Mme Clinton a également évoqué une nouvelle initiative, baptisée Data 2X, chargée d’élaborer de nouvelles normes pour les programmes de formation destinés aux producteurs et aux utilisateurs de statistiques, afin d’intégrer les techniques sensibles au genre. Ce projet associera les grands organismes producteurs de données, comme les Nations Unies, la Banque mondiale, l’OCDE, PARIS21 et Gallup, pour tracer une feuille de route et satisfaire au plus vite les besoins prioritaires en la matière. Dans un an, l’initiative Data 2X dressera premier un bilan.
Écoutons la secrétaire d’État : « si notre engagement à combler le fossé hommes-femmes et à donner un coup de pouce supplémentaire aux filles et aux femmes est sincère, alors nous devons tout faire pour collecter et analyser les informations qui rendent compte de la situation. L’expérience nous a appris que la société avait tout à gagner d’investissements en faveur des femmes, mais nous manquons des statistiques nécessaires pour mieux orienter ces investissements… et comme les femmes représentent la moitié de l’humanité, c’est comme si notre univers, toujours plus dépendant des statistiques, était traversé par un immense trou noir ».
Citant le Rapport sur le développement humain, Mme Clinton a rappelé que les inégalités hommes-femmes pouvaient réduire jusqu’à 85 % les progrès d’un pays en matière de santé, d’éducation et de niveaux de vie.
D’autres études ont prouvé que la suppression des obstacles à la participation des femmes dans certains secteurs d’activité ou à certains échelons hiérarchiques pouvait entraîner un gain général de productivité de 3 à 25 %. De surcroît, si les femmes agricultrices avaient accès aux mêmes semences, équipements et systèmes d’irrigation que les hommes, elles pourraient accroître leurs rendements de 20 à 30 % et fournir ainsi à 150 millions d’êtres humains supplémentaires les denrées alimentaires qui leur manquent.
« Le potentiel est immense », a poursuivi la secrétaire d’État. « On sait que l’amélioration du statut des filles et des femmes agit positivement sur la société tout entière et que, dans les pays qui évoluent dans ce sens, l’éducation s’améliore, les dépenses d’alimentation et de santé augmentent, la productivité progresse et l’économie se développe ».
Jim Yong Kim et Hillary Clinton ont lancé un appel pour investir davantage dans des statistiques et des données susceptibles d’orienter les décisions et de pallier les carences actuelles de la ventilation par sexe.
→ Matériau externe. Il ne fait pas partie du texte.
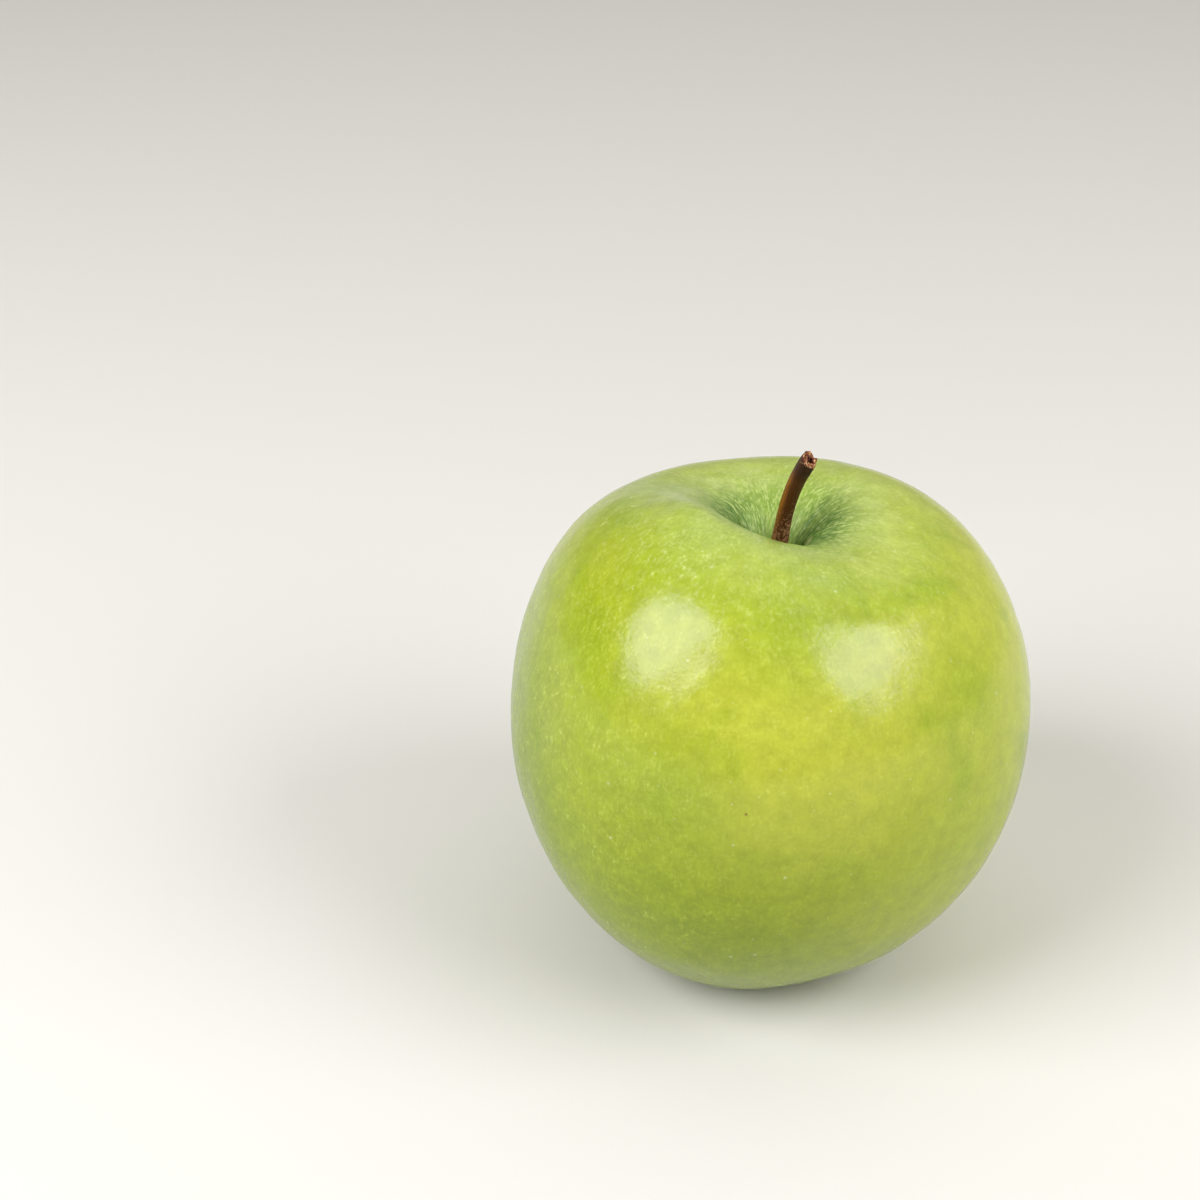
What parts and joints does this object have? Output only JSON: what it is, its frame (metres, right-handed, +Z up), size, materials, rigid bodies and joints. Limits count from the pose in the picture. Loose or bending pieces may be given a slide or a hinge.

L’an prochain, a indiqué le président de la Banque mondiale, l’institution s’efforcera d’aider dix pays à se lancer dans la collecte de ce type de données.
Le nouveau site de la Banque mondiale sur l’égalité hommes-femmes offre un accès aisé à de multiples sources d’informations, comme la base de données sur l’accès aux services financiers dans le monde (Global Findex), les sites consacrés aux données sexospécifiques (GenderStats), aux indicateurs du développement dans le monde et aux données collectées par la Banque mondiale sur les entreprises dans le monde (Enterprise Surveys), sans oublier l’initiative Les femmes, l’entreprise et le droit (Women Business and the Law) et quantité d’autres sources. Des outils de visualisation permettent de créer des cartes, des graphiques et des diagrammes par pays. La base sera constamment actualisée, en fonction des progrès de la collecte de données. Dans le cadre de l’initiative Open data de la Banque mondiale, les internautes pourront accéder à un large éventail d’informations sur les activités et les financements de l’institution.
« Si nous voulons imprimer un changement durable et profond, nous devons aider les pays en développement à exploiter toutes ces données », a indiqué M. Kim. « En diffusant largement ces statistiques, nous contribuons à la responsabilisation des hommes et des femmes qui pourront ainsi militer pour le changement. C’est là un aspect crucial car, au final, c’est la demande de données sexospécifiques de qualité qui sera garante du succès ».